STATED EXERCISE: Exactly and only the lines from the one containing "size = shape.BoundBox" through the one containing "for corner in" are to be repeated, both ends included.
= = = =
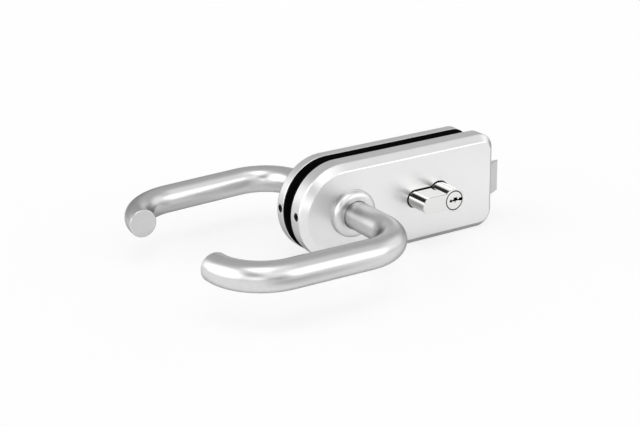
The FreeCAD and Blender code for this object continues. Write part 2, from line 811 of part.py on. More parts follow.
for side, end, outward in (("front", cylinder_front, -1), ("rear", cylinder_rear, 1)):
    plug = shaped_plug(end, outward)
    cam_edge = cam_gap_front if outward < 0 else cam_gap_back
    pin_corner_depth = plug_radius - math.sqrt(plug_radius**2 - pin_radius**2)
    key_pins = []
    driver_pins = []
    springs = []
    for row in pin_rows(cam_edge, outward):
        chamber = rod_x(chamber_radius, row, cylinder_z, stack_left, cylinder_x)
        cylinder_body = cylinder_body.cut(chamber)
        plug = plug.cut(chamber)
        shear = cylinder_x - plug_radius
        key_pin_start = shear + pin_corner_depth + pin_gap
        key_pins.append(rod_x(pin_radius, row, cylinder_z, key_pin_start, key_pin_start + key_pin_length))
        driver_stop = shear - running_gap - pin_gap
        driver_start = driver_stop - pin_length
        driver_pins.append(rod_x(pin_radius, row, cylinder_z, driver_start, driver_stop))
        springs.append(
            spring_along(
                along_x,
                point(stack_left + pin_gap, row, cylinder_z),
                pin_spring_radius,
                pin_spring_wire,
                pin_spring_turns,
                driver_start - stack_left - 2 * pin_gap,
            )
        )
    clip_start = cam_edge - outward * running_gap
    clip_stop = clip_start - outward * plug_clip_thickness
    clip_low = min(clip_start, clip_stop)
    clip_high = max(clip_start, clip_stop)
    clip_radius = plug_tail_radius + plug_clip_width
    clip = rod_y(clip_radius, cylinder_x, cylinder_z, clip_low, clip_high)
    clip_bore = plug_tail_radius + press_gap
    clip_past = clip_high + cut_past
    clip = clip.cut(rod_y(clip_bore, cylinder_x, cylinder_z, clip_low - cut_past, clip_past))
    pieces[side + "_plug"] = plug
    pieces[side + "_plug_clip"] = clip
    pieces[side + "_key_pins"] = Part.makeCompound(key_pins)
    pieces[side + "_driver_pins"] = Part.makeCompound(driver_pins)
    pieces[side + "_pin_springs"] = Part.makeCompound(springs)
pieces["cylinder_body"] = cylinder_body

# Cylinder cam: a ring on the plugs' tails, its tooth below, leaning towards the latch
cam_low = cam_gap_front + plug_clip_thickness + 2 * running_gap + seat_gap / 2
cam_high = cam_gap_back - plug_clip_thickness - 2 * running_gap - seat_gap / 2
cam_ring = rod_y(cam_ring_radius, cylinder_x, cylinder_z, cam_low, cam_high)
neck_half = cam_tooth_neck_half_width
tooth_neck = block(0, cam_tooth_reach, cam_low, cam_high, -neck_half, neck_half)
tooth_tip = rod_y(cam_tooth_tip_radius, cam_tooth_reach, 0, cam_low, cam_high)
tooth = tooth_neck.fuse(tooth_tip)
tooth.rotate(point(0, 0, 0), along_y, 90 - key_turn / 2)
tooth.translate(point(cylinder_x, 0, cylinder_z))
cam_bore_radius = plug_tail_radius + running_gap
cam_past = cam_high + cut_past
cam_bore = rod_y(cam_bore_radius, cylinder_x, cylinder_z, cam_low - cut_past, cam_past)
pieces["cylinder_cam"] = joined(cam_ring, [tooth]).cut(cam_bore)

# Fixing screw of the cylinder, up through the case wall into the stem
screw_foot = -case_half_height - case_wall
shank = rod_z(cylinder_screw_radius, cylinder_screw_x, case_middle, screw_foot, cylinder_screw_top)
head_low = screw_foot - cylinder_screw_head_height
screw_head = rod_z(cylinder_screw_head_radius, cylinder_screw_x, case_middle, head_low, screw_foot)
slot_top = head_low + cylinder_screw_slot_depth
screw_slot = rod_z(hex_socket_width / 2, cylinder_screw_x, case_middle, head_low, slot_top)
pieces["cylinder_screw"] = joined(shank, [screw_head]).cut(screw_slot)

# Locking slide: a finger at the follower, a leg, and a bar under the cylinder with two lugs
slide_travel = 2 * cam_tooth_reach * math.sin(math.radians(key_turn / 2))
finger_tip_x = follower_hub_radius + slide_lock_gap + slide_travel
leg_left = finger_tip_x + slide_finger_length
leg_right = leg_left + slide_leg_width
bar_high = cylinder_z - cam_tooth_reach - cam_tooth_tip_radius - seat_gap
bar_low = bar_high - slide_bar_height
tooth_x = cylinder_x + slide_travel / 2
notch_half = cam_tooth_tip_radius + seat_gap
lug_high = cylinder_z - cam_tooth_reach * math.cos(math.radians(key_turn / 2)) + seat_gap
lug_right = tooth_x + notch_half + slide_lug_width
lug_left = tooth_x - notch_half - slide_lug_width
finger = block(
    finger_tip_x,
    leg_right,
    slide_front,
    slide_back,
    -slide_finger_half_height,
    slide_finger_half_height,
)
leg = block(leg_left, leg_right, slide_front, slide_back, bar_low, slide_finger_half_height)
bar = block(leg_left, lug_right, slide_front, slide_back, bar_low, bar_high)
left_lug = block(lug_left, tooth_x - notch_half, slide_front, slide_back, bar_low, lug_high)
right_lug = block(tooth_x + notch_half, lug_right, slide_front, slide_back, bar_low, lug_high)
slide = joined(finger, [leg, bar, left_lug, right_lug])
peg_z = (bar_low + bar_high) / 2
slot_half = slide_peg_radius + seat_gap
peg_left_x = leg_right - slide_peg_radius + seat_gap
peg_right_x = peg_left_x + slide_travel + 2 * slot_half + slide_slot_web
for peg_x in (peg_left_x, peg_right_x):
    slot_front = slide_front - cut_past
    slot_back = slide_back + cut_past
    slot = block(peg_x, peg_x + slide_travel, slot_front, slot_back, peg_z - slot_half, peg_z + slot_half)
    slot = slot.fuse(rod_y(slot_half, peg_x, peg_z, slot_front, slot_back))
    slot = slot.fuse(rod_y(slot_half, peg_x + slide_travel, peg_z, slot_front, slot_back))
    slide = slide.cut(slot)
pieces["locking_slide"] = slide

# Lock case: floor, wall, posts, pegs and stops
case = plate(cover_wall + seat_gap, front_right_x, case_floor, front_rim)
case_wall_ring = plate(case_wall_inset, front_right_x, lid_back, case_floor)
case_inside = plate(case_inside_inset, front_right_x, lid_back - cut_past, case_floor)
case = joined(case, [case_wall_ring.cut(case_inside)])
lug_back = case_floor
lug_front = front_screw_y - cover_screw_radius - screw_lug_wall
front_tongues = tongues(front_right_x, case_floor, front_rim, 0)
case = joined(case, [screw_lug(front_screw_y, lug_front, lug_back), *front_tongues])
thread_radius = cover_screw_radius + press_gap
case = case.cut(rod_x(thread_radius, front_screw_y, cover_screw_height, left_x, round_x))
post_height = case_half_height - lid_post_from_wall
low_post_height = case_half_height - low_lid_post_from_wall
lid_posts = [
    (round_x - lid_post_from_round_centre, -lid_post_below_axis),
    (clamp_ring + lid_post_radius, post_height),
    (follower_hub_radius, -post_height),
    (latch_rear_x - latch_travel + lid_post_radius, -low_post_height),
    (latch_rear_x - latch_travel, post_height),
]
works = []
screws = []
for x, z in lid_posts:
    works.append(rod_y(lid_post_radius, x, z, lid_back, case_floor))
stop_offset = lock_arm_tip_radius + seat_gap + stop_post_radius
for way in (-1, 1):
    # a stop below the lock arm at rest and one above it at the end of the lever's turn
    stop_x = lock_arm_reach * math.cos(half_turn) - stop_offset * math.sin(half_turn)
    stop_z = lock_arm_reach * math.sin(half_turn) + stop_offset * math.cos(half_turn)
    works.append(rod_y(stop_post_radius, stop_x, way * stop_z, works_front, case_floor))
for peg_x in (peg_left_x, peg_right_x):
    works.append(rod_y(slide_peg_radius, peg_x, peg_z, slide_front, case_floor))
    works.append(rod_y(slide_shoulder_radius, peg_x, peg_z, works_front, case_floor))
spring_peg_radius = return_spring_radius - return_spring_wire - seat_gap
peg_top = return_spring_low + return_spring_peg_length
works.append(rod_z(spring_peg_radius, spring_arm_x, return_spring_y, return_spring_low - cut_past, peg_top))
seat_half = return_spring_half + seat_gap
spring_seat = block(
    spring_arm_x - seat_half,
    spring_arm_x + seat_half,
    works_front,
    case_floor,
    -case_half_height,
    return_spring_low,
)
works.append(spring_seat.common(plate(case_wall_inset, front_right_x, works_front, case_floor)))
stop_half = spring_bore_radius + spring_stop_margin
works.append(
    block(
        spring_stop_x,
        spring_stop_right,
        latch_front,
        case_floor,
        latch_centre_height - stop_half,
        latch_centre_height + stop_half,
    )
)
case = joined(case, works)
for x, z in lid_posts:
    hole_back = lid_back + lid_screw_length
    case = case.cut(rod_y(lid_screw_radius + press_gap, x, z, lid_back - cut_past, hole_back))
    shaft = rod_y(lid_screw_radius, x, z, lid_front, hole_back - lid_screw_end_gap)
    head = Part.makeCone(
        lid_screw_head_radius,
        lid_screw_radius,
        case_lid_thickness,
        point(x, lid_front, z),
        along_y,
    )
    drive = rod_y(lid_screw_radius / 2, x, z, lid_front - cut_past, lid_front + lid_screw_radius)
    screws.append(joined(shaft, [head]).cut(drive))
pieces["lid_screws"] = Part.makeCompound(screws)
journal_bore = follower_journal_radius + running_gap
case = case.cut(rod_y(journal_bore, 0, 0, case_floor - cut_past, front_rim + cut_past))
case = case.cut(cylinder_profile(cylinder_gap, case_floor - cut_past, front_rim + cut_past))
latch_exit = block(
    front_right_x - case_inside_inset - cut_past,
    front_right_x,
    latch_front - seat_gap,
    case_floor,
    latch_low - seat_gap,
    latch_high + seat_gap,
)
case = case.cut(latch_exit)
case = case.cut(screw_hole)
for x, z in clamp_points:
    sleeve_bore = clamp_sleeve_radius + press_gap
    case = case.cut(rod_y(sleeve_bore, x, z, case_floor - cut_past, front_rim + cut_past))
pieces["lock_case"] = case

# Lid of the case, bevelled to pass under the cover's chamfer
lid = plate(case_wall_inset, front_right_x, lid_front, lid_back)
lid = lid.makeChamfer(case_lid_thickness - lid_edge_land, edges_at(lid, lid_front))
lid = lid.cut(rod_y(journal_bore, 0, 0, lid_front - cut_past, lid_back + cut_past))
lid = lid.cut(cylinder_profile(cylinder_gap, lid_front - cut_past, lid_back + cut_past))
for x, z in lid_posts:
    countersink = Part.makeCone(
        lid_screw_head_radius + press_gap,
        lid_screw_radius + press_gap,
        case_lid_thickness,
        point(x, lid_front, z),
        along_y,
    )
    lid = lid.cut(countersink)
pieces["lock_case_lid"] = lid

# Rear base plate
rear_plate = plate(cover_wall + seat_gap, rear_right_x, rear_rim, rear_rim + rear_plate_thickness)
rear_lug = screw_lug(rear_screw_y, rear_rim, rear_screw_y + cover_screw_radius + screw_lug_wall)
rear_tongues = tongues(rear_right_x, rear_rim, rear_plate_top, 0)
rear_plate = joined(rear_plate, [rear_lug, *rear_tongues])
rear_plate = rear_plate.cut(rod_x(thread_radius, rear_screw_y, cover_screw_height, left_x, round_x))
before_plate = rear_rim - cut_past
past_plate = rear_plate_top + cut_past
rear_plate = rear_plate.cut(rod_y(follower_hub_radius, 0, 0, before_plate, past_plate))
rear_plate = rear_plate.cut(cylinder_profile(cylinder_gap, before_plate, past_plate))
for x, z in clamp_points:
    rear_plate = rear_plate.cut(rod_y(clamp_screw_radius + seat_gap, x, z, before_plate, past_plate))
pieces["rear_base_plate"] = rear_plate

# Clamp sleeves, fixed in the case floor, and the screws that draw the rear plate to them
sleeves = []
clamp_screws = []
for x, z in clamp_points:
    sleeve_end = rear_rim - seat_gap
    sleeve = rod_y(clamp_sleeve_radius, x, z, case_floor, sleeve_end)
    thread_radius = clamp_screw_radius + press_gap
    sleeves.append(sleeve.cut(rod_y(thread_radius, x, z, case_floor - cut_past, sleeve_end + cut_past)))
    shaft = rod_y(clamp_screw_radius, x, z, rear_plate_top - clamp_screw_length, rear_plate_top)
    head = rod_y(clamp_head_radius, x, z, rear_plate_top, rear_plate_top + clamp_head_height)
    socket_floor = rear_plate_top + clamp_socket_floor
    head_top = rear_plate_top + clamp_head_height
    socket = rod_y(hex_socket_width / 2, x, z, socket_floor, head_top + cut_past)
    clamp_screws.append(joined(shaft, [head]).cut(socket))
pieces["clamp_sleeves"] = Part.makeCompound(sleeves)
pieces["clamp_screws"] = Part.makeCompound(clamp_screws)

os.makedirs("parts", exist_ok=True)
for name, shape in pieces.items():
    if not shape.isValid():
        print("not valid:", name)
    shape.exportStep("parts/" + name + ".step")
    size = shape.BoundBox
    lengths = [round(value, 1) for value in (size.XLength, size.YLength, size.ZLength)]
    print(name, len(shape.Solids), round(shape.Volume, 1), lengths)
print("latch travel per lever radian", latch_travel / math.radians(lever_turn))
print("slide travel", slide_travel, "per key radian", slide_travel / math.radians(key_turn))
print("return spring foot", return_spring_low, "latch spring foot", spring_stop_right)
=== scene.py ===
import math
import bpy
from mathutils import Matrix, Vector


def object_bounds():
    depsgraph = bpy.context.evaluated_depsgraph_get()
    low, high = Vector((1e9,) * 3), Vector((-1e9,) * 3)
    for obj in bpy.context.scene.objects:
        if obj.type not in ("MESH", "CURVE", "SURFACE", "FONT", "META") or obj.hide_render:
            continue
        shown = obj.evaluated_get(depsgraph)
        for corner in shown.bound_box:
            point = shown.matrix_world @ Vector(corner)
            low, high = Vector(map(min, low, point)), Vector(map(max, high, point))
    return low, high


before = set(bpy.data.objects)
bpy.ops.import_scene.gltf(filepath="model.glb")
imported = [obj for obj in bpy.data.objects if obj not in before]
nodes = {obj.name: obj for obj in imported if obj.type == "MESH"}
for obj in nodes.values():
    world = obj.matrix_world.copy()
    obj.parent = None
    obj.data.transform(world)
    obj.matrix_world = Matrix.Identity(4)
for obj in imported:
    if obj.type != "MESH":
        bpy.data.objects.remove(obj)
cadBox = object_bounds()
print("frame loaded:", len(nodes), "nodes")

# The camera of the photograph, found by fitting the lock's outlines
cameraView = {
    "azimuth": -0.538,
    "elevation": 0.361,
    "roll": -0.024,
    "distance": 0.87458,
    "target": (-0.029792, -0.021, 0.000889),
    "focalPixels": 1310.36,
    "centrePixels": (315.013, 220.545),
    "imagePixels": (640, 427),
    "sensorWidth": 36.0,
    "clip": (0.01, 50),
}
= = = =
FULL OUTPUT:
    size = shape.BoundBox
    lengths = [round(value, 1) for value in (size.XLength, size.YLength, size.ZLength)]
    print(name, len(shape.Solids), round(shape.Volume, 1), lengths)
print("latch travel per lever radian", latch_travel / math.radians(lever_turn))
print("slide travel", slide_travel, "per key radian", slide_travel / math.radians(key_turn))
print("return spring foot", return_spring_low, "latch spring foot", spring_stop_right)
=== scene.py ===
import math
import bpy
from mathutils import Matrix, Vector


def object_bounds():
    depsgraph = bpy.context.evaluated_depsgraph_get()
    low, high = Vector((1e9,) * 3), Vector((-1e9,) * 3)
    for obj in bpy.context.scene.objects:
        if obj.type not in ("MESH", "CURVE", "SURFACE", "FONT", "META") or obj.hide_render:
            continue
        shown = obj.evaluated_get(depsgraph)
        for corner in shown.bound_box:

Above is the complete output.